Побывала я у старых друзей Волковых, у Магдалины Владимировны Степановой, Маргариты Николаевны Маргулис.

Волковы встретили меня очень тепло, но высказывали всяческие опасения насчет моей судьбы и завидовали мне, что я буду скоро дышать воздухом родины. Магдалина была настроена очень пессимистически и даже панически. Ей рисовались всякие ужасы.

Маргарита Николаевна мне сочувствовала, верила в светлое будущее. Она многое знала о жизни в СССР — встречалась с советскими учеными. Просила ей писать.

И вот наступил день отъезда 30 декабря 1934 г. Был хмурый пасмурный день, моросил мелкий дождь, Париж выглядел уныло в вечерних огнях. В отеле я попрощалась с нашим четвероногим другом Волком. Мы ехали с Николаем в такси на Северный вокзал через шумный, в вечерних огнях город.

И опять прощание. Последние объятия, добрые напутствия. Меня провожают Сергей, Вера, Миля. Я с трудом сохраняю внешнее спокойствие, обнимаю Николая. Поезд трогается.

Прощай, Франция!

И вот я в вагоне одна. Кругом чужие люди. Поезд мчится, унося меня все дальше и дальше от друзей. На душе тревожно, не утихает грусть.

Мне было тогда 42 года, уходила молодость. Наступало, по словам Гоголя, суровое ожесточающее мужество. За плечами долгие нелегкие годы войны и эмиграции. Впереди родина, куда давно рвется душа. Что-то ждет меня там?

Я возвращаюсь с тяжелым грузом ошибок и заблуждений, я еще ничего не успела сделать для обновленной родины.

Перед французской границей вагон пустеет, остаются одиночные люди. Невзрачный чиновник в штатском проверяет документы. Он смотрит на меня с нескрываемым удивлением. Как это я из Франции возвращаюсь в Советский Союз?

Незаметно как-то ночью промелькнула Бельгия, и вот мы уже в фашистском III Рейхе. В вагон входит немец в военной форме и кричит: «Хайль Гитлер». Он проверяет документы, записывает, кто сколько везет денег, и предупреждает, что деньги из Германии вывозить запрещено. В вагоне появляются немцы-пассажиры. Есть среди них и гитлеровцы в коричневых рубашках со значком свастики на плече. Один из них садится в наше купе и бросает на нас злобные взгляды, когда мы с соседкой полькой заговорили по-французски.

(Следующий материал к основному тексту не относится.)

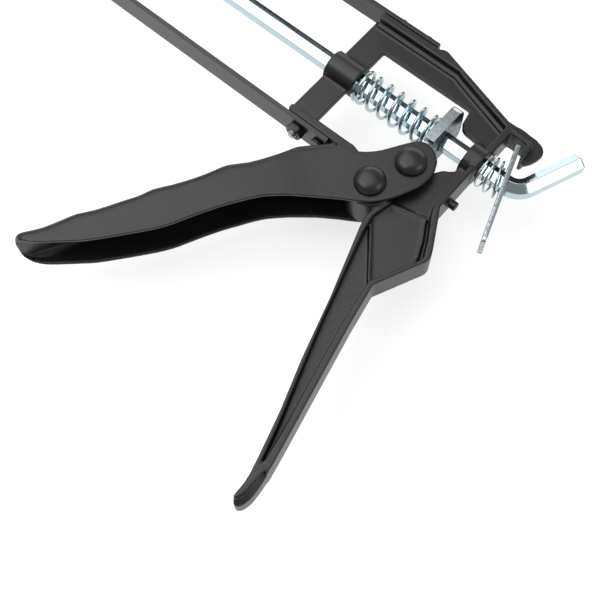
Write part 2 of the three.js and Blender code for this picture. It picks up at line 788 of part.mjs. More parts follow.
function spring(curve, wire, steps) {
  const section = [];
  for (let i = 0; i < 6; i += 1) {
    const turn = rad(i * 60);
    section.push(new THREE.Vector2((wire / 2) * Math.cos(turn), (wire / 2) * Math.sin(turn)));
  }
  const shape = new THREE.Shape(section);
  const settings = { steps, bevelEnabled: false, extrudePath: curve };
  return solid(new THREE.ExtrudeGeometry(shape, settings));
}
const mainCoil = new Coil({
  radius: (MAIN_SPRING_OD - MAIN_SPRING_WIRE) / 2,
  from: FRONT_BOSS_X[1] + MAIN_SPRING_CLEAR,
  to: DRIVE_PLATE_X[0] - MAIN_SPRING_CLEAR,
  closedTurns: MAIN_SPRING_CLOSED_TURNS,
  activeTurns: MAIN_SPRING_ACTIVE_TURNS,
  wire: MAIN_SPRING_WIRE,
  phase: MAIN_SPRING_PHASE,
});
piece("main_spring", spring(mainCoil, MAIN_SPRING_WIRE, 104), ZINC);
const leverTan = Math.tan(rad(LEVER_LEAN_DEG));
const leverAtAxis = LEVER_TOP[0] + LEVER_TOP[1] * leverTan;
const releaseCoil = new Coil({
  radius: (RELEASE_SPRING_OD - RELEASE_SPRING_WIRE) / 2,
  from: POST_X[1] + GAP + RELEASE_SPRING_WIRE / 2,
  to: leverAtAxis - RELEASE_SPRING_CLEAR,
  closedTurns: RELEASE_SPRING_CLOSED_TURNS,
  activeTurns: RELEASE_SPRING_ACTIVE_TURNS,
  wire: RELEASE_SPRING_WIRE,
  phase: RELEASE_SPRING_PHASE,
  lean: leverTan,
});
piece("release_spring", spring(releaseCoil, RELEASE_SPRING_WIRE, 60), ZINC);

// ---- release lever: leaning plate with a hole for the rod ----
function releaseLever() {
  const face = [
    [-LEVER_HALF, -0.6],
    [-LEVER_HALF + 0.6, 0],
    [LEVER_HALF - 0.6, 0],
    [LEVER_HALF, -0.6],
    [LEVER_HALF, -LEVER_LENGTH + 2.6],
    [LEVER_HALF - 0.8, -LEVER_LENGTH + 0.7],
    [LEVER_HALF - 2.6, -LEVER_LENGTH],
    [-LEVER_HALF + 2.6, -LEVER_LENGTH],
    [-LEVER_HALF + 0.8, -LEVER_LENGTH + 0.7],
    [-LEVER_HALF, -LEVER_LENGTH + 2.6],
  ];
  const holeSide = LEVER_HOLE_WIDTH / 2;
  const holeTop = -LEVER_HOLE_AT + LEVER_HOLE_LENGTH / 2;
  const holeBottom = holeTop - LEVER_HOLE_LENGTH;
  const hole = [
    [-holeSide, holeBottom],
    [holeSide, holeBottom],
    [holeSide, holeTop],
    [-holeSide, holeTop],
  ];
  const plate = cut(evenSlab(face, LEVER_THICKNESS / 2), evenSlab(hole, LEVER_THICKNESS));
  const upright = plate.rotate([0, 90, 0]);
  return upright.rotate([0, 0, LEVER_LEAN_DEG]).translate([LEVER_TOP[0], LEVER_TOP[1], 0]);
}
piece("release_lever", releaseLever(), ZINC);

// ---- hexagonal push rod ----
function pushRod() {
  const outline = [];
  for (let i = 0; i < 6; i += 1) {
    const turn = rad(i * 60 + 90);
    outline.push([HEX_CORNER * Math.cos(turn), HEX_CORNER * Math.sin(turn)]);
  }
  const rings = [];
  const ringAt = (x, y, turn, scale) => {
    const nx = -Math.sin(turn);
    const ny = Math.cos(turn);
    rings.push(outline.map(([a, b]) => [x + nx * a * scale, y + ny * a * scale, b * scale]));
  };
  ringAt(ROD_FRONT_X, 0, 0, 1 - ROD_CHAMFER / HEX_CORNER);
  ringAt(ROD_FRONT_X + ROD_CHAMFER, 0, 0, 1);
  const steps = 12;
  for (let i = 0; i <= steps; i += 1) {
    const turn = rad((ROD_BEND_DEG * i) / steps);
    const x = ROD_BEND_X + ROD_BEND_RADIUS * Math.sin(turn);
    ringAt(x, ROD_BEND_RADIUS * (1 - Math.cos(turn)), turn, 1);
  }
  const turn = rad(ROD_BEND_DEG);
  const bendX = ROD_BEND_X + ROD_BEND_RADIUS * Math.sin(turn);
  const bendY = ROD_BEND_RADIUS * (1 - Math.cos(turn));
  const at = (length, scale) => {
    ringAt(bendX + length * Math.cos(turn), bendY + length * Math.sin(turn), turn, scale);
  };
  at(ROD_TAIL_LENGTH - ROD_CHAMFER, 1);
  at(ROD_TAIL_LENGTH, 1 - ROD_CHAMFER / HEX_CORNER);
  return loft(rings, outline);
}
piece("push_rod", pushRod(), ZINC);

// ---- pusher disc, its washer and the nut on the front end of the rod ----
function pusherDisc() {
  const [front, back] = PUSHER_X;
  const flatRadius = PUSHER_RADIUS - PUSHER_RIM - PUSHER_SLOPE;
  const profile = [
    [BORE_RADIUS, back],
    [BORE_RADIUS, back - PUSHER_WALL],
    [flatRadius, back - PUSHER_WALL],
    [PUSHER_RADIUS - PUSHER_RIM, front],
    [PUSHER_RADIUS, front + 0.6],
    [PUSHER_RADIUS, front + PUSHER_RIM],
    [flatRadius + 0.6, back],
    [BORE_RADIUS, back],
  ];
  const points = profile.map(([r, x]) => new THREE.Vector2(r, x));
  return new THREE.LatheGeometry(points, 48).rotateZ(-Math.PI / 2);
}
piece("pusher_disc", solid(pusherDisc()), ZINC);
const washerX = PUSHER_X[1] + GAP;
const washer = cut(
  bar("x", [0, 0], WASHER_RADIUS, washerX, washerX + WASHER_THICKNESS, 32),
  rodBore(washerX - 1, washerX + WASHER_THICKNESS + 1),
);
piece("pusher_washer", washer, GREY_STEEL);
const nutBack = PUSHER_X[1] - PUSHER_WALL - GAP;
const nutFront = nutBack - ROD_NUT_HEIGHT;
const endNut = bar("x", [0, 0], ROD_NUT_CORNER, nutFront, nutBack, 6);
piece("rod_nut", cut(endNut, rodBore(nutFront - 1, nutBack + 1)), GREY_STEEL);

// ---- part frame: centre of the bounding box's base ----
const box = new THREE.Box3().setFromObject(gun);
const middle = box.getCenter(new THREE.Vector3());
gun.position.set(-middle.x, -middle.y, -box.min.z);

export default group;
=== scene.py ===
"""Looks for the caulking gun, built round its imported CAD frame.

Everything is in metres in the row frame: +X towards the rod's bent tail, +Y towards the upper
strap, +Z towards the gun's left side, up as it lies. Shapes are drawn in millimetres in the
drawing frame, whose origin is on the rod's axis at the front boss, and put in place by at().
"""

import json
import math

import bmesh
import bpy
import numpy as np
from mathutils import Matrix, Vector

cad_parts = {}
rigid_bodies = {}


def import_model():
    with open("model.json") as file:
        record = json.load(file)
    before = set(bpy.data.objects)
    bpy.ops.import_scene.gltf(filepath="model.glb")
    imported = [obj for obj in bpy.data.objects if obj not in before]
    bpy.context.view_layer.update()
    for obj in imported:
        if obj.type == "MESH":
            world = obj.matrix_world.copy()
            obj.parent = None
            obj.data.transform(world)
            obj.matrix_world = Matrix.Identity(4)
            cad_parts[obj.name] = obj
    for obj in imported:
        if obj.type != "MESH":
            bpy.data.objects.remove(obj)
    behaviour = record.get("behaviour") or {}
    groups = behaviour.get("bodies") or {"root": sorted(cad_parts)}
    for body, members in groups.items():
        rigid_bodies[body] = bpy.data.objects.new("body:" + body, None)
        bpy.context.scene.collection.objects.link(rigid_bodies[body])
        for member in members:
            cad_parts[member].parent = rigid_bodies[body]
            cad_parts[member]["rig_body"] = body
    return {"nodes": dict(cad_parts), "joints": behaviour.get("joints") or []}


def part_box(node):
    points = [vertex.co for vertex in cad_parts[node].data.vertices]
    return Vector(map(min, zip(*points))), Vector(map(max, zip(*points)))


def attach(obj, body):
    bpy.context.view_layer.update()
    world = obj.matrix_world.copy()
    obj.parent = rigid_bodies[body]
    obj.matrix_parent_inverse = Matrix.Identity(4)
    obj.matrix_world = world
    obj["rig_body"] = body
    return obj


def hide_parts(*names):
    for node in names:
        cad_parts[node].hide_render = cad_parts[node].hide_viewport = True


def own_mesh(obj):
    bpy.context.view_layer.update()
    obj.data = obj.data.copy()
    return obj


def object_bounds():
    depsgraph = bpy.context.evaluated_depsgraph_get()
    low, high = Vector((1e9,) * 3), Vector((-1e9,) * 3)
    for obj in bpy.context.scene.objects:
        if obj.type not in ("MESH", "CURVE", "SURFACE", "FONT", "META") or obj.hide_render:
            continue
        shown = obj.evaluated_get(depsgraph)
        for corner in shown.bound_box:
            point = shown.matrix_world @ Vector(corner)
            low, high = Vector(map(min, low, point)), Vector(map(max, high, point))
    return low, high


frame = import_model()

NODES = frame["nodes"]
JOINTS = {joint["name"]: joint for joint in frame["joints"]}
CAD_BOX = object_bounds()
MM = 0.001
PIVOT = (49.8, -36.9, 0)
ORIGIN = Vector(JOINTS["trigger_pivot"]["pos_m"]) - Vector(PIVOT) * MM
FLOOR_Z = CAD_BOX[0].z
ROD_BORE = 4.34


def at(x, y, z):
    """A point of the drawing frame in the row frame."""
    return ORIGIN + Vector((x, y, z)) * MM


def box_mm(node):
    """A CAD node's lowest and highest corners in the drawing frame, in millimetres."""
    low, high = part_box(node)
    return (low - ORIGIN) / MM, (high - ORIGIN) / MM


# ---- materials ----
# Where the mix node keeps its two colours and their mixture among its sockets.
COLOR_INPUTS = (6, 7)
COLOR_OUTPUT = 2


def shade(color, factor):
    """A colour made lighter or darker by a factor."""
    return tuple(channel * factor for channel in color)


class Finish:
    """A material with short calls for its nodes. Textures run on object coordinates, in metres."""

    def __init__(self, name, color, roughness, metallic):
        self.material = bpy.data.materials.new(name)
        self.material.use_nodes = True
        self.tree = self.material.node_tree
        self.surface = self.tree.nodes["Principled BSDF"]
        self.surface.inputs["Base Color"].default_value = (*color, 1)
        self.surface.inputs["Roughness"].default_value = roughness
        self.surface.inputs["Metallic"].default_value = metallic
        self.place = self.add("ShaderNodeTexCoord").outputs["Object"]

    def add(self, kind, **settings):
        node = self.tree.nodes.new(kind)
        for key, value in settings.items():
            setattr(node, key, value)
        return node

    def link(self, source, node, socket):
        self.tree.links.new(source, node.inputs[socket])

    def noise(self, scale, detail=3, stretch=(1, 1, 1)):
        """Noise with about scale features a metre, closer together by stretch along each axis."""
        mapping = self.add("ShaderNodeMapping")
        mapping.inputs["Scale"].default_value = stretch
        self.link(self.place, mapping, "Vector")
        texture = self.add("ShaderNodeTexNoise")
        texture.inputs["Scale"].default_value = scale
        texture.inputs["Detail"].default_value = detail
        self.link(mapping.outputs["Vector"], texture, "Vector")
        return texture.outputs["Fac"]

    def spread(self, source, from_range, to_range):
        """source moved from one range of values to another."""
        node = self.add("ShaderNodeMapRange", clamp=True)
        for socket, value in zip(("From Min", "From Max"), from_range):
            node.inputs[socket].default_value = value
        for socket, value in zip(("To Min", "To Max"), to_range):
            node.inputs[socket].default_value = value
        self.link(source, node, "Value")
        return node.outputs["Result"]

    def mix(self, share, first, second):
        """first where share is 0, and second where it is 1: colours, or sockets that give them."""
        node = self.add("ShaderNodeMix", data_type="RGBA")
        self.link(share, node, "Factor")
        for socket, value in zip(COLOR_INPUTS, (first, second)):
            if isinstance(value, tuple):
                node.inputs[socket].default_value = (*value, 1)
            else:
                self.link(value, node, socket)
        return node.outputs[COLOR_OUTPUT]

    def color(self, source):
        self.link(source, self.surface, "Base Color")

    def roughness(self, source):
        self.link(source, self.surface, "Roughness")

    def bump(self, height, depth, strength=1.0, under=None):
        """Relief of the given depth in metres, on top of an earlier relief."""
        node = self.add("ShaderNodeBump")
        node.inputs["Distance"].default_value = depth
        node.inputs["Strength"].default_value = strength
        self.link(height, node, "Height")
        if under is not None:
            self.link(under, node, "Normal")
        self.link(node.outputs["Normal"], self.surface, "Normal")
        return node.outputs["Normal"]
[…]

По Берлину едем долго, поезд останавливался раз пять в различных районах города — но стоял 2–3 минуты, и выйти взглянуть на город не удается. Вспоминается, как в 1916 г. я путешествовала по Берлину на ломовой платформе под охраной германских штыков.

Вечером подходим к польской границе. Немцы проверяют вещи, наличные деньги, убеждаются, что никто из Германии капиталов не вывозит. Вагон пустеет, уходят немцы, исчезают коричневорубашечники. В последний раз звучит ненавистное «Хайль Гитлер».

Появляются в вагоне польские пограничники, звучит по-польски: «Дзень добры», — роются в наших вещах.

И вот, наконец, ночь. Мне не спится, в полночь вспоминаю Николая, оставленных друзей — мысленно шлю им новогодний привет. Утром рано проезжаем Варшаву. После Белостока за окном уже бегут заснеженные поля, потрескивает мороз, и сидящий напротив поляк говорит: «Польская Сиберия».